## [Your instructions]
Return the listing below word for word.

──────

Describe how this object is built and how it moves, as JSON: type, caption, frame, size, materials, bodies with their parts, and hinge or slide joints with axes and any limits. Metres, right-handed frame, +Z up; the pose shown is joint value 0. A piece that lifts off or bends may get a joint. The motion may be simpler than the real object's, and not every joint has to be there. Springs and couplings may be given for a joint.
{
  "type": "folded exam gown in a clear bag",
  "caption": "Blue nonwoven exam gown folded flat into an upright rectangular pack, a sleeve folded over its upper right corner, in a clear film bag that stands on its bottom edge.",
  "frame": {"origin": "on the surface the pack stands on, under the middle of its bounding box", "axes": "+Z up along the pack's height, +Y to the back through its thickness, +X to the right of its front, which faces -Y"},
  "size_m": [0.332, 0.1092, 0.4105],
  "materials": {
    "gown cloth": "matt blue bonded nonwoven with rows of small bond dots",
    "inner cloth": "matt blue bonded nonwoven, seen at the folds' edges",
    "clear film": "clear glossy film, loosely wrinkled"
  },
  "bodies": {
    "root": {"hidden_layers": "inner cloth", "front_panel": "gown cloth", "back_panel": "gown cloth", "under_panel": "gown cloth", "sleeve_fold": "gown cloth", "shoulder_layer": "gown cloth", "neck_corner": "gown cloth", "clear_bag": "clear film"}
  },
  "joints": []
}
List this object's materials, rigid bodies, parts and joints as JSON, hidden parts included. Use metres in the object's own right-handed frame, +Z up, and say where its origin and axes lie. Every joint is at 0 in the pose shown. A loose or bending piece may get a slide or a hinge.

──────

## [Full response]
Describe how this object is built and how it moves, as JSON: type, caption, frame, size, materials, bodies with their parts, and hinge or slide joints with axes and any limits. Metres, right-handed frame, +Z up; the pose shown is joint value 0. A piece that lifts off or bends may get a joint. The motion may be simpler than the real object's, and not every joint has to be there. Springs and couplings may be given for a joint.
{
  "type": "folded exam gown in a clear bag",
  "caption": "Blue nonwoven exam gown folded flat into an upright rectangular pack, a sleeve folded over its upper right corner, in a clear film bag that stands on its bottom edge.",
  "frame": {"origin": "on the surface the pack stands on, under the middle of its bounding box", "axes": "+Z up along the pack's height, +Y to the back through its thickness, +X to the right of its front, which faces -Y"},
  "size_m": [0.332, 0.1092, 0.4105],
  "materials": {
    "gown cloth": "matt blue bonded nonwoven with rows of small bond dots",
    "inner cloth": "matt blue bonded nonwoven, seen at the folds' edges",
    "clear film": "clear glossy film, loosely wrinkled"
  },
  "bodies": {
    "root": {"hidden_layers": "inner cloth", "front_panel": "gown cloth", "back_panel": "gown cloth", "under_panel": "gown cloth", "sleeve_fold": "gown cloth", "shoulder_layer": "gown cloth", "neck_corner": "gown cloth", "clear_bag": "clear film"}
  },
  "joints": []
}
List this object's materials, rigid bodies, parts and joints as JSON, hidden parts included. Use metres in the object's own right-handed frame, +Z up, and say where its origin and axes lie. Every joint is at 0 in the pose shown. A loose or bending piece may get a slide or a hinge.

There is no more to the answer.